Washington Monthly‘s Ryan Louis Cooper, who remixed Dave Roberts’ TEDx Talk “Climate Change Is Simple,” is at it again with a video making the case of why climate change is not an environmental issue.
Watch it:
No really, watch it.
He does a good job underlining the reality that while climate change does concern the environment, it concerns a lot more than that:
I’m not saying that climate change isn’t a major threat to the current biosphere (it definitely is), nor am I saying that other species don’t have moral worth, but the point is that there is not some kind of easy trade-off between humanity and nature.
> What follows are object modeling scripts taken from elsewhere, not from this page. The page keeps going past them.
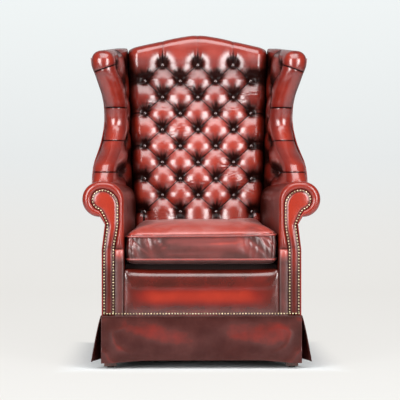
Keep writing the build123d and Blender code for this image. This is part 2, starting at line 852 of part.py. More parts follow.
def make_wings():
    """Tufted wings standing on the arms, with their timbers, covers and buttons."""
    post, rail = make_wing_timbers()
    core = nodes["right_arm_rail"]
    post = post - core
    arm_solid = along_arm(arm_outline(rail_top), facing_front - arm_lip_proud, arm_rear)
    wing = ruled([wing_section(*row) for row in wing_rows()])
    wing = wing - arm_solid - back_zone() - pad_zone() - nodes["crest_roll"] - post - rail
    cutters = []
    buttons = []
    for place, normal in wing_button_places():
        seat = place - normal * wing_dimple_depth
        plane = Plane(origin=seat, x_dir=(0, 0, 1), z_dir=normal)
        tool = ruled([octagon(dimple_floor_radius, 0),
                      octagon(wing_dimple_radius, wing_dimple_depth + button_rise)])
        cutters.append(tool.moved(plane.location))
        buttons.append(button_body().moved(plane.location))
    wing = wing.cut(*cutters)
    keep_pair("wing_pad", wing)
    keep_pair("wing_buttons", Compound(children=buttons))
    keep_pair("wing_post", post)
    keep_pair("wing_top_rail", rail - nodes["crest_roll"])
    keep_pair("arm_pad", arm_pad() - post)
    make_outside_wings(arm_solid)


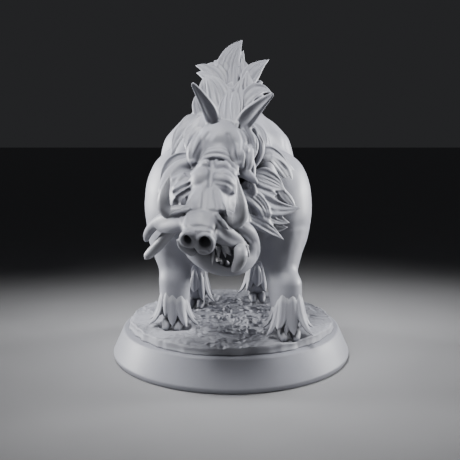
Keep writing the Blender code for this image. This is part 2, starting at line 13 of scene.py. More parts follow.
import bpy
import numpy as np
import openvdb as vdb
from mathutils import Euler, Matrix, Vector

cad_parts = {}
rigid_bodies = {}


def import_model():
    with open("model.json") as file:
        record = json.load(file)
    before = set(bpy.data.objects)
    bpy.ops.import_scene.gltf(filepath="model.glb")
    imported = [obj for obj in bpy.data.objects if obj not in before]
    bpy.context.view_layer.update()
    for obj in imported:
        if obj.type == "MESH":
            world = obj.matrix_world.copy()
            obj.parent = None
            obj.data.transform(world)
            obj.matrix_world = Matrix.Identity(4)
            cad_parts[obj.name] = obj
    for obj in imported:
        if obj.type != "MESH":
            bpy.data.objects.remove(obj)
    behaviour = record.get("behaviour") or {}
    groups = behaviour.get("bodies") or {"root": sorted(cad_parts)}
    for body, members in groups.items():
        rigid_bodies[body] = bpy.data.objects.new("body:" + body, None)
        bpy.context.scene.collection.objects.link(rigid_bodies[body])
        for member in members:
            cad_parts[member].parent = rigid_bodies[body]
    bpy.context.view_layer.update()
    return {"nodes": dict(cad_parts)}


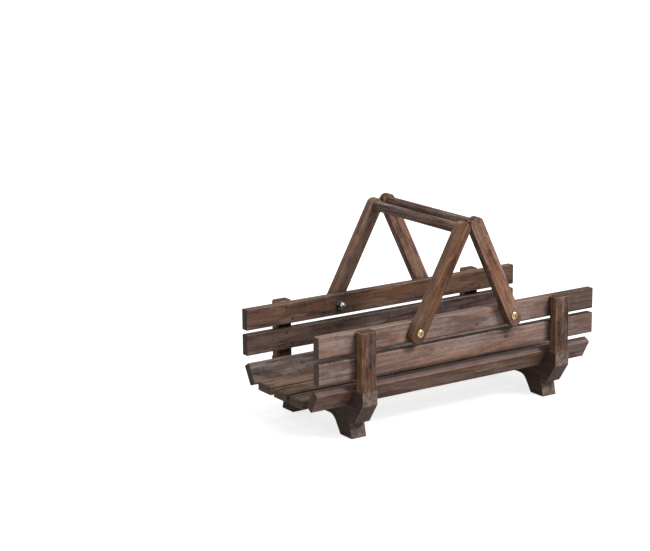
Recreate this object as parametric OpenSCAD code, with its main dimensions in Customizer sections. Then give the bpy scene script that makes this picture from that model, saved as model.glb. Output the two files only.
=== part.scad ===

When we dammed Glen Canyon to create Lake Powell, it was a monstrous crime against all that is sacred, but we humans continued to live our lives largely without disruption. Climate change, on the other hand, is a direct, existential threat to the biosphere AND all of human civilization. It’s just too big to fit into something like environmentalism.
The military gets it. The insurance industry gets it. Those dealing with global poverty get it. Climate change is not just an environmental issue, it is an existential issue for modern human civilization.